REQUEST
Copy out each line of the listing that has the word "script" in it.

ENTRIES PROVIDED

□ □ □

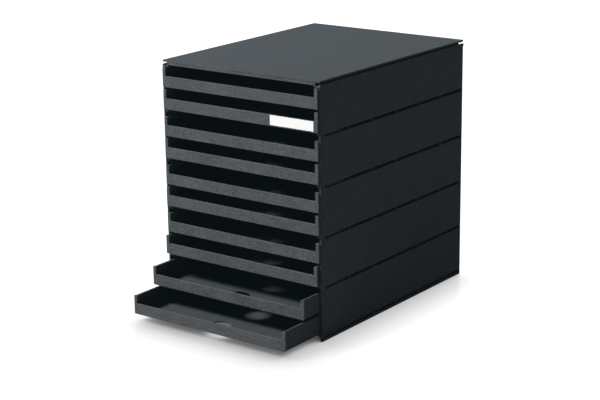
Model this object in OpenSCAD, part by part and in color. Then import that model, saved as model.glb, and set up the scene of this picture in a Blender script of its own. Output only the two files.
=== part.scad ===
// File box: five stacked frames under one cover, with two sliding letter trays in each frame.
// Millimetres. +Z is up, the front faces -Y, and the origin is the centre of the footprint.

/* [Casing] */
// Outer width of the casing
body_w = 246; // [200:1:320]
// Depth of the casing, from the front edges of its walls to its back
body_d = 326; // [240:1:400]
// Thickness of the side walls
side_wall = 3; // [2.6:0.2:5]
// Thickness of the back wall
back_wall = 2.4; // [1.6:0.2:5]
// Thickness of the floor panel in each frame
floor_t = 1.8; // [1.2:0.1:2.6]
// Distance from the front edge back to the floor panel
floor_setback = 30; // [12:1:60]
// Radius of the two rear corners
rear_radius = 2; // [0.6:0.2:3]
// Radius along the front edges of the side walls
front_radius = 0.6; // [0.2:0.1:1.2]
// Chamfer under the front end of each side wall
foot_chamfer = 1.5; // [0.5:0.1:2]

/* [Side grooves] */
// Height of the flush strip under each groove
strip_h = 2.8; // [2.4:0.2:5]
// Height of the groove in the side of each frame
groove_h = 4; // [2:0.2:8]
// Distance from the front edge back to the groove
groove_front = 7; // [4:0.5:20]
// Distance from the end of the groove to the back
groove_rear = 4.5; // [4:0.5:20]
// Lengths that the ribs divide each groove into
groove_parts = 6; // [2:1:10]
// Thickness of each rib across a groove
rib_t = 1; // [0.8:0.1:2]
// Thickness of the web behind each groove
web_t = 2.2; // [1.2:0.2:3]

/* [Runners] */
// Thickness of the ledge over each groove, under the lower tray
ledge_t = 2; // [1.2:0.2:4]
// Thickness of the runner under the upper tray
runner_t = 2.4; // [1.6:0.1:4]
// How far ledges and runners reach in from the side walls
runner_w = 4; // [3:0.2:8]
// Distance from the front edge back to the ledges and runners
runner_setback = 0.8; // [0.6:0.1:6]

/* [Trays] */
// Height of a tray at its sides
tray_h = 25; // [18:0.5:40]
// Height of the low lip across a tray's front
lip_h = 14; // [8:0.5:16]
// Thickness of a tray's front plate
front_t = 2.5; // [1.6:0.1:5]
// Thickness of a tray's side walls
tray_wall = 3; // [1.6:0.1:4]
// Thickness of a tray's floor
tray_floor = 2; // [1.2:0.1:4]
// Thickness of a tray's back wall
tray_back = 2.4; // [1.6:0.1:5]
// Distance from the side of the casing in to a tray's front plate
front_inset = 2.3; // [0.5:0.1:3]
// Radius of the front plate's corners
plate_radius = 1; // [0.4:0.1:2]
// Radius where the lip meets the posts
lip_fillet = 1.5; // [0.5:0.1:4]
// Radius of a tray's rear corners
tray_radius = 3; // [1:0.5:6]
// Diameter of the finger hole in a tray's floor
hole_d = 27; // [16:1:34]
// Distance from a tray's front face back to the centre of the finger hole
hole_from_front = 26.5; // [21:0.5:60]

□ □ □

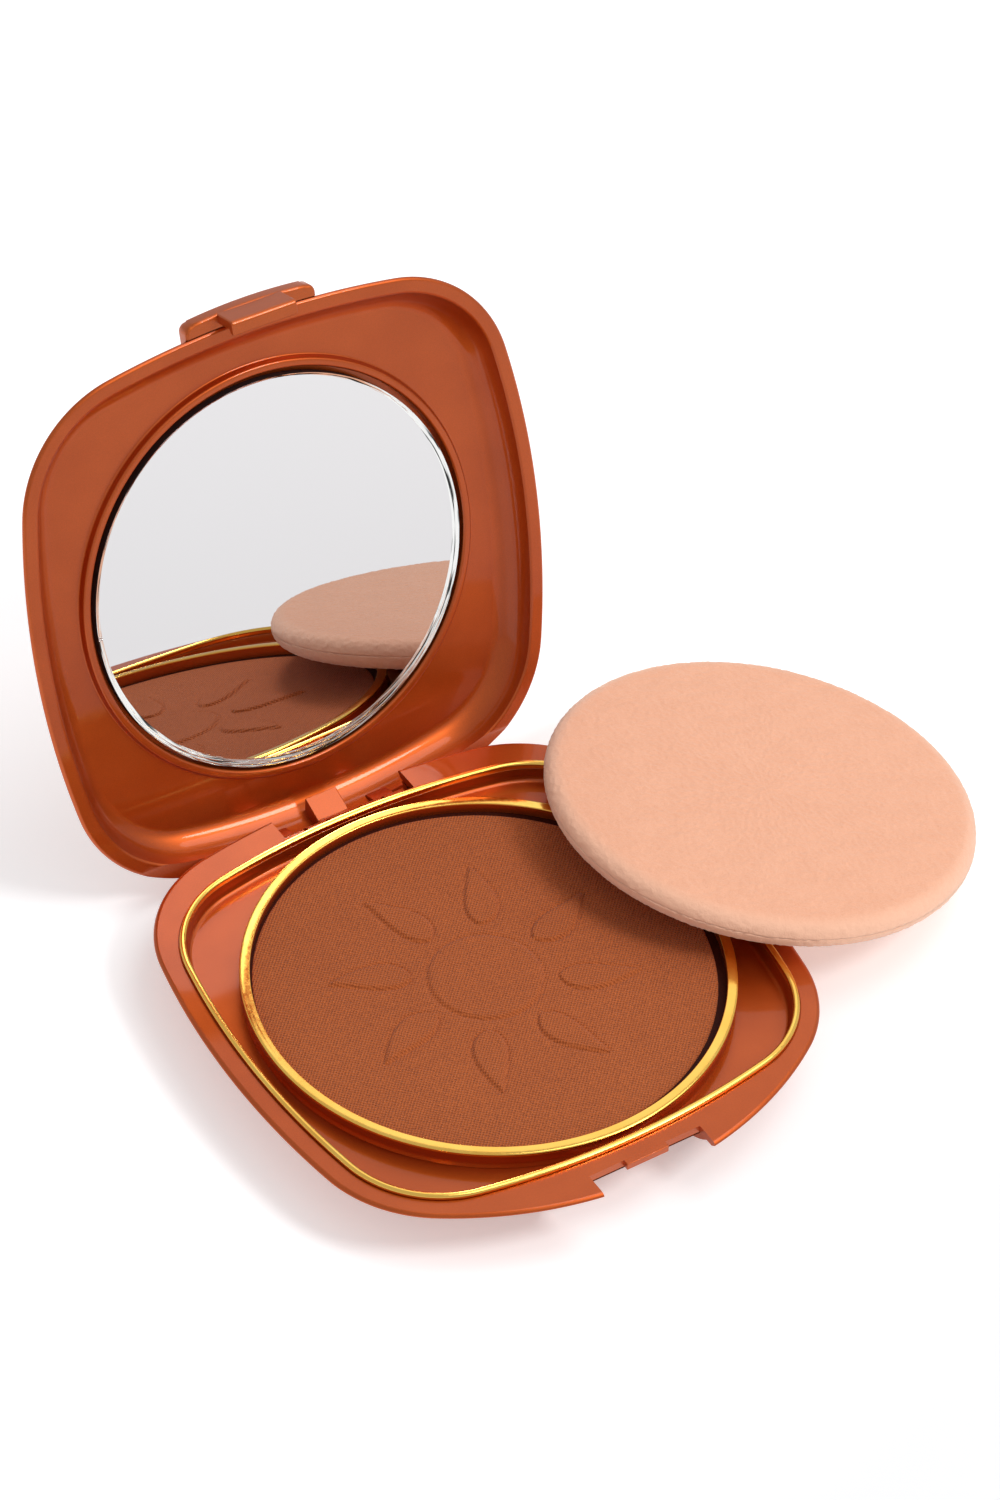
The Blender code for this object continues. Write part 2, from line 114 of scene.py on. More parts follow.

□ □ □

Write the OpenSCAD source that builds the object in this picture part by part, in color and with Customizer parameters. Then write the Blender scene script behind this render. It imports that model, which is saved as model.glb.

□ □ □

TASK RESPONSE
Model this object in OpenSCAD, part by part and in color. Then import that model, saved as model.glb, and set up the scene of this picture in a Blender script of its own. Output only the two files.
Write the OpenSCAD source that builds the object in this picture part by part, in color and with Customizer parameters. Then write the Blender scene script behind this render. It imports that model, which is saved as model.glb.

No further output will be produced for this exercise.